The openFile function has to set up some bookkeeping variables for the Handle, get a file descriptor, and return. It's relatively uninteresting. hClose, on the other hand, has two distinct requirements:

  1. Flush the remaining data in the buffer to the file descriptor
  2. Close the file descriptor

Flushing the buffer is necessary during normal exit (without exceptions), and is probably desired even in exceptional cases. However, it's problematic in the case of our thread dying from an async exception, since it can cause a significant delay in exit (violating our "Should avoid long-running or blocking actions" guarantee).

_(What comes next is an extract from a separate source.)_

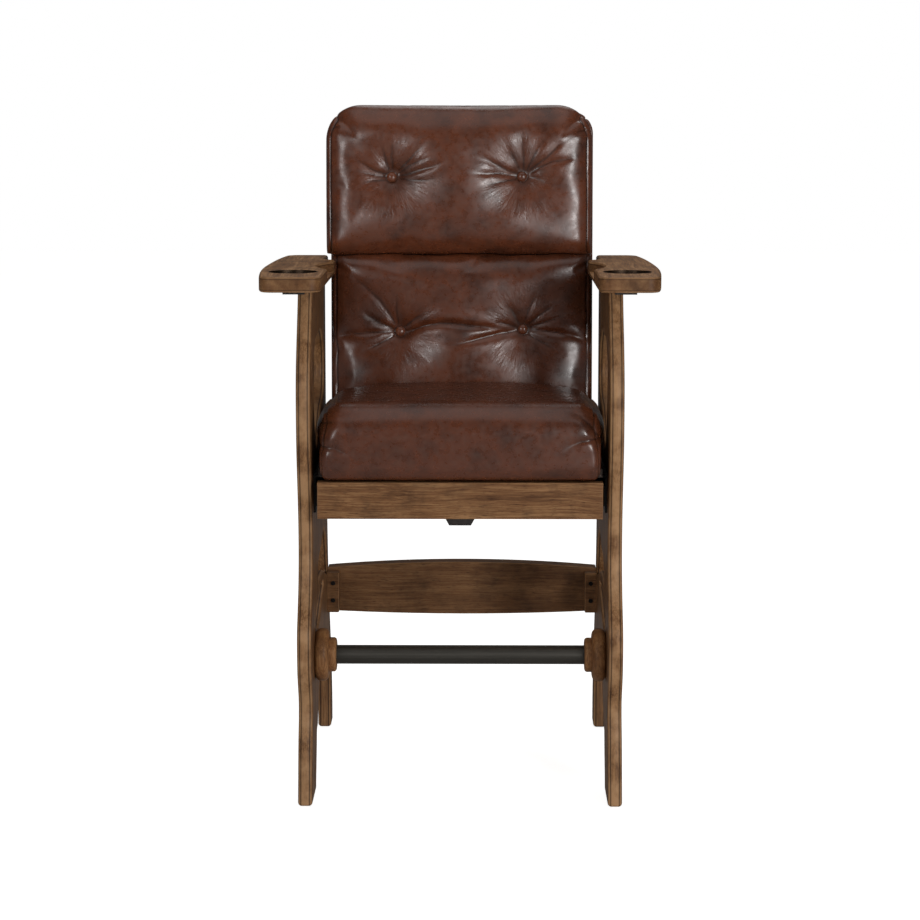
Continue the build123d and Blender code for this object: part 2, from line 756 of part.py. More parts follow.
with BuildPart() as runner_fixed_left:
    mirror(runner_fixed_right.part, about=Plane.YZ)
runner_fixed_left.part.label = "runner_fixed_left"
export_step(runner_fixed_left.part, "parts/runner_fixed_left.step")

with BuildPart() as runner_moving_right:
    moving_section = channel(
        drawer_box_half, drawer_box_half + moving_lip, race_inner, runner_sheet, runner_y + runner_length
    )
    extrude(moving_section, amount=runner_length)
runner_moving_right.part.label = "runner_moving_right"
export_step(runner_moving_right.part, "parts/runner_moving_right.step")

with BuildPart() as runner_moving_left:
    mirror(runner_moving_right.part, about=Plane.YZ)
runner_moving_left.part.label = "runner_moving_left"
export_step(runner_moving_left.part, "parts/runner_moving_left.step")

ball_pitch = cage_length / balls_in_row
with BuildPart() as ball_cage_right:
    cage_section = channel(
        cage_web_x, ball_x - ball_diameter / 2, race_middle + cage_sheet / 2, cage_sheet,
        front_y + cage_front + cage_length,
    )
    extrude(cage_section, amount=cage_length)
    for row in (-1, 1):
        row_z = runner_centre + row * race_middle
        ball_ys = [front_y + cage_front + (count + 0.5) * ball_pitch for count in range(balls_in_row)]
        with Locations(*[(ball_x, y, row_z) for y in ball_ys]):
            Sphere(ball_diameter / 2)
ball_cage_right.part.label = "ball_cage_right"
export_step(ball_cage_right.part, "parts/ball_cage_right.step")

with BuildPart() as ball_cage_left:
    mirror(ball_cage_right.part, about=Plane.YZ)
ball_cage_left.part.label = "ball_cage_left"
export_step(ball_cage_left.part, "parts/ball_cage_left.step")

# Back frame, on planes square to the reclined back
stile_inner_x = board_half - stile_width
stile_rear = board_thickness + stile_depth
stile_height = board_height - board_corner


def back_outline(half, height, corner):
    """The front view outline of the back, round at its two top corners, drawn on the board's front."""
    with BuildSketch(Plane(origin=back_base, x_dir=(1, 0, 0), z_dir=-back_rear)) as section:
        Rectangle(2 * half, height, align=(Align.CENTER, Align.MIN))
        fillet(section.vertices().group_by(Axis.Y)[-1], radius=corner)
    return section.sketch


with BuildPart() as back_board:
    extrude(back_outline(board_half, board_height, board_corner), amount=-board_thickness)
back_board.part.label = "back_board"
export_step(back_board.part, "parts/back_board.step")

with BuildPart() as back_stile_right:
    with BuildSketch(back_plane(0)):
        with Locations((stile_inner_x, board_thickness)):
            Rectangle(stile_width, stile_depth, align=(Align.MIN, Align.MIN))
    extrude(amount=stile_height)
    with BuildSketch(Plane.YZ.offset(board_half)):
        with Locations(*back_bolt_places):
            Circle(bolt_radius + screw_fit)
    extrude(amount=-bolt_grip, mode=Mode.SUBTRACT)
back_stile_right.part.label = "back_stile_right"
export_step(back_stile_right.part, "parts/back_stile_right.step")

with BuildPart() as back_stile_left:
    mirror(back_stile_right.part, about=Plane.YZ)
back_stile_left.part.label = "back_stile_left"
export_step(back_stile_left.part, "parts/back_stile_left.step")

with BuildPart() as back_rails:
    for up in (0, board_height - rail_height):
        with BuildSketch(back_plane(up)):
            with Locations((0, board_thickness)):
                Rectangle(2 * stile_inner_x, stile_depth, align=(Align.CENTER, Align.MIN))
        extrude(amount=rail_height)
back_rails.part.label = "back_rails"
export_step(back_rails.part, "parts/back_rails.step")

cover_inner_half = board_half + soft_gap
cover_rear = stile_rear + soft_gap
with BuildPart() as back_cover:
    cover_height = board_height + soft_gap + cover_thickness
    cover_corner = board_corner + cover_half - board_half
    extrude(back_outline(cover_half, cover_height, cover_corner), amount=-cover_rear - cover_thickness)
    inner_corner = board_corner + soft_gap
    extrude(
        back_outline(cover_inner_half, board_height + soft_gap, inner_corner), amount=-cover_rear, mode=Mode.SUBTRACT
    )
    with BuildSketch(Plane.YZ.offset(-cover_half)):
        with Locations(*back_bolt_places):
            Circle(bolt_radius + bolt_fit)
    extrude(amount=2 * cover_half, mode=Mode.SUBTRACT)
back_cover.part.label = "back_cover"
export_step(back_cover.part, "parts/back_cover.step")


def cushion_section(up, half, side_depth, crown):
    """The plan outline of a back cushion at a height: flat behind, rounded corners and a crowned front."""
    flat = half - cushion_corner
    lean = 2 * math.atan(crown / half)
    side_y = -soft_gap - (side_depth - cushion_corner)
    turn_y = side_y - cushion_corner * math.cos(lean)
    turn_x = flat + cushion_corner * math.sin(lean)
    half_turn = (math.pi / 2 - lean) / 2
    mid_x = flat + cushion_corner * math.cos(half_turn)
    mid_y = side_y - cushion_corner * math.sin(half_turn)
    front_mid_y = turn_y - crown
    with BuildSketch(back_plane(up)) as section:
        with BuildLine():
            Line((-half, -soft_gap), (half, -soft_gap))
            Line((half, -soft_gap), (half, side_y))
            ThreePointArc((half, side_y), (mid_x, mid_y), (turn_x, turn_y))
            ThreePointArc((turn_x, turn_y), (0, front_mid_y), (-turn_x, turn_y))
            ThreePointArc((-turn_x, turn_y), (-mid_x, mid_y), (-half, side_y))
            Line((-half, side_y), (-half, -soft_gap))
        make_face()
    return section.sketch


def cushion_sections(bottom, height, half, station_shares):
    """Plan outlines up a back cushion, drawn in towards both ends by shares of the draw."""
    return [
        cushion_section(
            bottom + along * height,
            half - side_share * cushion_draw,
            cushion_side_depth - front_share * cushion_draw / 4,
            cushion_crown - front_share * cushion_draw / 2,
        )
        for along, side_share, front_share in station_shares
    ]


def tuft_plane(x, up):
    """A plane through a button's axis, with its y axis towards the front of the back."""
    return Plane(origin=back_point(x, 0, up), x_dir=(1, 0, 0), z_dir=-back_up)


def tuft_section(x, up):
    """Half the funnel that a button pulls into the crown, curved from its rim down to the button's seat."""
    crest = cushion_side_depth + cushion_crown
    seat = crest - tuft_depth
    with BuildSketch(tuft_plane(x, up)) as section:
        with BuildLine():
            Polyline(
                (0, crest + cut_overrun), (0, seat), (button_radius, seat),
            )
            ThreePointArc(
                (button_radius, seat),
                (button_radius + (tuft_radius - button_radius) / 3, crest - tuft_depth / 3),
                (tuft_radius, crest),
            )
            Polyline((tuft_radius, crest), (tuft_radius, crest + cut_overrun), (0, crest + cut_overrun))
        make_face()
    return section.sketch


def button_axis(x, up):
    """The line that a button's thread follows through the back."""
    return Axis(back_point(x, 0, up), -back_rear)


lower_station_shares = [
    (0.00, 0.30, 1.00), (0.05, 0.10, 0.45), (0.15, 0.00, 0.10), (0.35, 0.00, 0.00), (0.50, 0.00, 0.00),
    (0.65, 0.00, 0.00), (0.85, 0.00, 0.10), (0.95, 0.10, 0.45), (1.00, 0.30, 1.00),
]
upper_station_shares = [
    (0.00, 0.30, 1.00), (0.05, 0.10, 0.45), (0.15, 0.00, 0.10), (0.35, 0.00, 0.00), (0.50, 0.00, 0.00),
    (0.66, 0.00, 0.00), (0.80, 0.16, 0.15), (0.90, 0.40, 0.50), (0.96, 0.80, 0.85), (1.00, 1.40, 1.20),
]
upper_cushion_bottom = cushion_bottom + lower_cushion_height + crease_gap

with BuildPart() as back_cushion_lower:
    loft(cushion_sections(cushion_bottom, lower_cushion_height, lower_cushion_half, lower_station_shares))
    for x in (-lower_button_x, lower_button_x):
        revolve(tuft_section(x, lower_button_up), axis=button_axis(x, lower_button_up), mode=Mode.SUBTRACT)
back_cushion_lower.part.label = "back_cushion_lower"
export_step(back_cushion_lower.part, "parts/back_cushion_lower.step")

with BuildPart() as back_cushion_upper:
    loft(cushion_sections(upper_cushion_bottom, upper_cushion_height, upper_cushion_half, upper_station_shares))
    for x in (-upper_button_x, upper_button_x):
        revolve(tuft_section(x, upper_button_up), axis=button_axis(x, upper_button_up), mode=Mode.SUBTRACT)
back_cushion_upper.part.label = "back_cushion_upper"
export_step(back_cushion_upper.part, "parts/back_cushion_upper.step")

button_seat = cushion_side_depth + cushion_crown - tuft_depth + soft_gap
button_rim = button_seat + button_height / 3
dome_radius = button_radius - soft_gap
dome_rise = button_height * 2 / 3
dome_ball = (dome_radius ** 2 + dome_rise ** 2) / (2 * dome_rise)
dome_mid = button_rim + dome_rise - dome_ball + math.sqrt(dome_ball ** 2 - dome_radius ** 2 / 4)
with BuildPart() as back_buttons:
    for x, up in ((lower_button_x, lower_button_up), (upper_button_x, upper_button_up)):
        for side in (-1, 1):
            with BuildSketch(tuft_plane(side * x, up)):
                with BuildLine():
                    Polyline((0, button_rim + dome_rise), (0, button_seat), (dome_radius, button_seat), (dome_radius, button_rim))
                    ThreePointArc((dome_radius, button_rim), (dome_radius / 2, dome_mid), (0, button_rim + dome_rise))
                make_face()
            revolve(axis=button_axis(side * x, up))
back_buttons.part.label = "back_buttons"
export_step(back_buttons.part, "parts/back_buttons.step")

# Seat cushion: a loft across the seat through side outlines with a big front roll
def seat_section(x, draw):
    """The side outline of the seat cushion at a place across it, drawn in from the top, front and rear."""
    front_draw, rear_draw, bottom_draw = seat_draw_shares
    front = front_y + seat_front + draw * front_draw
    rear = front_y + seat_rear - draw * rear_draw
    bottom = seat_bottom + draw * bottom_draw
    rise = seat_top - draw - bottom
    roll = [(front + rise * along, bottom + rise * up) for along, up in seat_roll_shares]
    fall = [(rear - rise * along, bottom + rise * up) for along, up in seat_fall_shares]
    crest = ((front + rear) / 2 + rise * seat_crest_shares[0], bottom + rise * seat_crest_shares[1])
    with BuildSketch(Plane.YZ.offset(x)) as section:
        with BuildLine():
            Line((rear, bottom), roll[0])
            ThreePointArc(roll[0], roll[1], roll[2])
            ThreePointArc(roll[2], roll[3], roll[4])
            ThreePointArc(roll[4], crest, fall[0])
            ThreePointArc(fall[0], fall[1], fall[2])
            Line(fall[2], (rear, bottom))
        make_face()
    return section.sketch


seat_station_shares = [
    (-1.00, 1.00), (-0.975, 0.55), (-0.92, 0.24), (-0.83, 0.06), (-0.60, 0.00), (-0.20, 0.00),
    (0.20, 0.00), (0.60, 0.00), (0.83, 0.06), (0.92, 0.24), (0.975, 0.55), (1.00, 1.00),
]
with BuildPart() as seat_cushion:
    loft([seat_section(across * seat_half, draw * seat_side_round) for across, draw in seat_station_shares])
    with Locations((0, front_y + deck_front - soft_gap, seat_bottom - cut_overrun)):
        Box(
            2 * inner_half, deck_rear - deck_front, deck_top + soft_gap - seat_bottom + cut_overrun,
            align=(Align.CENTER, Align.MIN, Align.MIN), mode=Mode.SUBTRACT,
        )
seat_cushion.part.label = "seat_cushion"
export_step(seat_cushion.part, "parts/seat_cushion.step")
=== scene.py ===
import math
import bpy
import numpy as np
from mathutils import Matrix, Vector


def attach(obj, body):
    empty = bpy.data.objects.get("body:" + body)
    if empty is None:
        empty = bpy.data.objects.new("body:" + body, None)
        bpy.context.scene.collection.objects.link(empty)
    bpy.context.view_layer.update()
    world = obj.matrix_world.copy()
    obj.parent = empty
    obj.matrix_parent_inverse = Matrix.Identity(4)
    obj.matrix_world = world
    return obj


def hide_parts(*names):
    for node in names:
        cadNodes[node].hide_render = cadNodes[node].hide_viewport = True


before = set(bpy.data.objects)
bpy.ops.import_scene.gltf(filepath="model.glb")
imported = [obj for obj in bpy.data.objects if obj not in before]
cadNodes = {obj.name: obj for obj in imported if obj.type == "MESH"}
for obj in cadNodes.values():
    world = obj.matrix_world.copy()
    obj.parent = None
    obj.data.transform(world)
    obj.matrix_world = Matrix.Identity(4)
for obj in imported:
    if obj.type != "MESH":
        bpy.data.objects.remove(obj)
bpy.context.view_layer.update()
mm = 0.001
print("frame loaded,", len(cadNodes), "nodes")


def linearHex(text):
    # sRGB hex to the linear values that Blender works in
    parts = [int(text[i:i + 2], 16) / 255 for i in (0, 2, 4)]
    return tuple(c / 12.92 if c <= 0.04045 else ((c + 0.055) / 1.055) ** 2.4 for c in parts) + (1.0,)


def addNode(tree, kind, inputs=None, links=None, stops=None, **settings):
    node = tree.nodes.new(kind)
    for name, value in settings.items():
        setattr(node, name, value)
    for key, value in (inputs or {}).items():
        node.inputs[key].default_value = value
    for key, source in (links or {}).items():
        # a node stands for its first output
        tree.links.new(source.outputs[0] if isinstance(source, bpy.types.Node) else source, node.inputs[key])
    if stops:
        ramp = node.color_ramp.elements
        while len(ramp) < len(stops):
            ramp.new(0.5)
        for element, (place, colour) in zip(ramp, stops):
            element.position = place
            element.color = linearHex(colour) if isinstance(colour, str) else (colour, colour, colour, 1)
    return node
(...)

By contrast, the "close the file descriptor" action is absolutely required for proper safe exception guarantees, regardless of why we're exiting (normal exit, sync exception, or async exception). Based on our analysis, there is no way to define bracket and hClose to make withFile behave exactly the way described here. Instead, we need to separate out the required and blocking actions from each other. Assuming that we have hFlush and hCloseWithoutFlush, this would look something like:

withFile name mode inner = mask $ \restore -> do
    h <- openFile name mode
    eres <- try $ restore $ do
        eres <- try (inner h)
        case eres of
            Left (e :: SomeException)
                -- when an async exception was thrown,
                -- don't block in order to flush
                | isAsyncException e -> return ()
            _ -> hFlush h
        either throwIO return eres

    _ :: Either SomeException () <- try $ uninterruptibleMask_ $ hCloseWithoutFlush h
    either throwIO return eres

This hopefully demonstrates the inherent complexity with attempting to give full exception guarantees while simultaenously avoiding blocking calls. This is an extreme case which most people will not encounter in their own code.

Overall, our recommendation is: if you have to choose between a potential deadlock or a potential resource leak, err on the side of deadlocking. It will be a more explicit bug, and is typically only triggered by another mistake in your code. Based on that, if you're uncertain if you should use mask or uninterruptibleMask, use the latter.